I can remember Mary Ann Hewitt telling my mother a few days later that most likely it was because she was a ‘header’. What is a header you must be asking? Well, there was a time on Fogo Island when women went ‘in stage’ (In some parts of the world some women go ‘on stage’!), and helped to prepare the green codfish for curing. One of these jobs was that of a ‘header’, and it took a woman with a lot of strength in her hands to do this job. If she hadn’t that strength initially, she soon developed it.) Mary Ann knew what she was talking about, because she had the reputation of being the best ‘header’ in Barr’d Islands, bar none.
As I have already said, a legend was born in Barr’d Islands and was told and retold, and embellished.
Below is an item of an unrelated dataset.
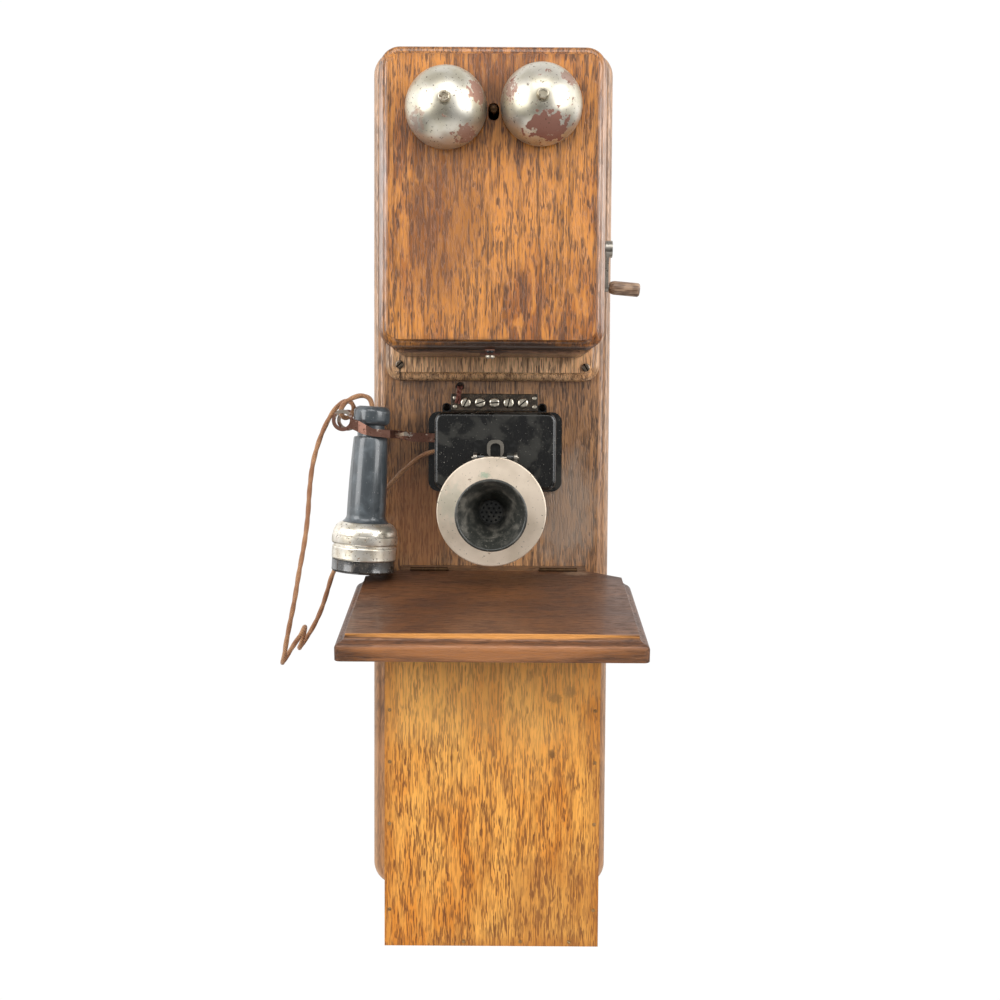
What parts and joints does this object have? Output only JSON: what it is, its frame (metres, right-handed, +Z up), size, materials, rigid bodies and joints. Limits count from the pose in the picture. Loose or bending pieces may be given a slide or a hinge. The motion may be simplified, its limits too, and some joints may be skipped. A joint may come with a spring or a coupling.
{
  "type": "wall telephone",
  "caption": "Two-box wooden wall telephone with gongs, crank, tilting transmitter, hung receiver, sloping shelf and battery box.",
  "frame": {"origin": "centre of the backboard's back face, on the wall", "axes": "+X across the board to the viewer's right, +Y into the wall, +Z up; the front faces -Y"},
  "size_m": [0.3334, 0.2292, 0.816],
  "materials": {
    "oak": "old varnish, worn",
    "worn_nickel": "worn nickel plate",
    "copper_strap": "worn plate over copper",
    "blued_steel": "dull",
    "brass": "tarnished",
    "black_japan": "dusty gloss",
    "ebonite": "satin",
    "dark_fibre": "matt",
    "turned_wood": "worn paint",
    "wound_wire": "cotton wrap",
    "cell_paper": "card tube",
    "braid": "cotton braid"
  },
  "bodies": {
    "cabinet": {"backboard": "oak", "backplate": "oak", "box_left_side": "oak", "box_right_side": "oak", "box_top": "oak", "box_bottom": "oak", "wood_screws": "worn_nickel", "fixed_hinge_leaves": "brass", "hinge_pins": "blued_steel", "crank_bushing": "worn_nickel", "generator_frame": "brass", "generator_magnets": "blued_steel", "case_base": "black_japan", "case_cover": "black_japan", "terminal_strip": "dark_fibre", "terminal_screws": "worn_nickel", "induction_coil": "wound_wire", "hook_pivot_pin": "blued_steel", "hook_spring": "brass", "contact_springs": "brass", "transmitter_bracket": "worn_nickel", "shelf_rail": "oak", "battery_box_front": "oak", "battery_box_sides": "oak", "battery_box_bottom": "oak", "box_nails": "blued_steel", "dry_cells": "cell_paper", "line_wires": "braid"},
    "front_door": {"door": "oak", "door_hinge_leaves": "brass", "door_lock_tab": "worn_nickel", "door_screws": "worn_nickel", "gong_left": "worn_nickel", "gong_right": "worn_nickel", "gong_posts": "worn_nickel", "gong_nuts": "worn_nickel", "ringer_frame": "blued_steel", "ringer_coils": "wound_wire"},
    "lock_screw": {"lock_screw": "worn_nickel"},
    "ringer": {"clapper": "brass", "ringer_armature": "blued_steel"},
    "crank": {"crank_shaft": "blued_steel", "crank_arm": "worn_nickel", "drive_gear": "brass"},
    "crank_knob": {"crank_handle": "turned_wood"},
    "generator": {"generator_armature": "blued_steel", "pinion": "brass"},
    "hook": {"hook_lever": "copper_strap"},
    "transmitter": {"transmitter_cup": "brass", "faceplate": "worn_nickel", "mouthpiece": "ebonite", "transmitter_diaphragm": "blued_steel"},
    "writing_shelf": {"shelf_lid": "oak", "shelf_hinge_leaves": "brass"},
    "receiver": {"receiver_shell": "ebonite", "receiver_collar": "worn_nickel", "ear_cap": "ebonite", "receiver_magnet": "blued_steel", "receiver_diaphragm": "blued_steel", "receiver_cord": "braid"}
  },
  "joints": [
    {"name": "door_hinge", "type": "hinge", "parent": "cabinet", "child": "front_door", "pos_m": [-0.094, -0.1184, 0.25], "axis": [0, 0, -1], "range_deg": [0, 110]},
    {"name": "lock_screw_travel", "type": "slide", "parent": "cabinet", "child": "lock_screw", "axis": [0, 0, -1], "range_m": [0, 0.006]},
    {"name": "clapper_swing", "type": "hinge", "parent": "front_door", "child": "ringer", "pos_m": [0.00125, -0.106, 0.2945], "axis": [0, 1, 0], "range_deg": [-4.2, 4.2], "stiffness_Nm_per_rad": 0.03},
    {"name": "crank_turn", "type": "hinge", "parent": "cabinet", "child": "crank", "pos_m": [0.09, -0.078, 0.2125], "axis": [1, 0, 0], "continuous": true},
    {"name": "generator_spin", "type": "hinge", "parent": "cabinet", "child": "generator", "pos_m": [0, -0.078, 0.1675], "axis": [1, 0, 0], "continuous": true},
    {"name": "crank_knob_spin", "type": "hinge", "parent": "crank", "child": "crank_knob", "pos_m": [0.1062, -0.078, 0.178], "axis": [0.9962, 0, -0.0872], "continuous": true},
    {"name": "hook_switch", "type": "hinge", "parent": "cabinet", "child": "hook", "pos_m": [-0.03, -0.044, 0.038], "axis": [0, 1, 0], "range_deg": [0, 14], "stiffness_Nm_per_rad": 0.25, "springref_deg": 28.65},
    {"name": "receiver_lift_off", "type": "slide", "parent": "hook", "child": "receiver", "axis": [-0.9397, 0, 0.342], "range_m": [0, 0.045]},
    {"name": "transmitter_tilt", "type": "hinge", "parent": "cabinet", "child": "transmitter", "pos_m": [0.0042, -0.076, 0.0205], "axis": [-1, 0, 0], "range_deg": [-5, 25]},
    {"name": "shelf_hinge", "type": "hinge", "parent": "cabinet", "child": "writing_shelf", "pos_m": [0.003, -0.03617, -0.0884], "axis": [-1, 0, 0], "range_deg": [0, 9]}
  ],
  "couplings": [
    {"joint": "generator_spin", "follows": "crank_turn", "ratio": -4}
  ]
}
Small children avoided her, because they knew of her prodigious strength. It was even rumoured that just with two of her fingers, she could unscrew nuts that couldn’t even be unscrewed with a wrench. I can remember once coming down over Solomon’s Hill after school with my friend, Eliol Lewis, and this woman was coming up, and Eliol dragging me to the side saying, that if she knew I had been laughing at her, she could, and would, twist my neck off. Somehow, or another, I didn’t doubt it. I had seen the evidence, myself.
Looking back on that even now more than 60 years ago, I realize how privileged I was to have been present at such a momentous event. Not only that, though, I was living in Barr’d Island, and going to school when Solomon’s Hill foundered, another momentous thing that happened in my hometown. To be present when history was actually happened was, and still is, truly a privilege.
Coincidentally, Garge’s Ann, already mentioned, was going up over Solomon’s Hill when it foundered. How freaky or uncanny is that! My father, mischievously, no doubt, was to say that because Garge’s Ann was a bit heavy, that it was she that triggered the foundering.
Catsup eventually became a common commodity in my household many, many years after. My son, Craig, always had it with fish and brewis’. My own father died without ever knowing that. It was just as well.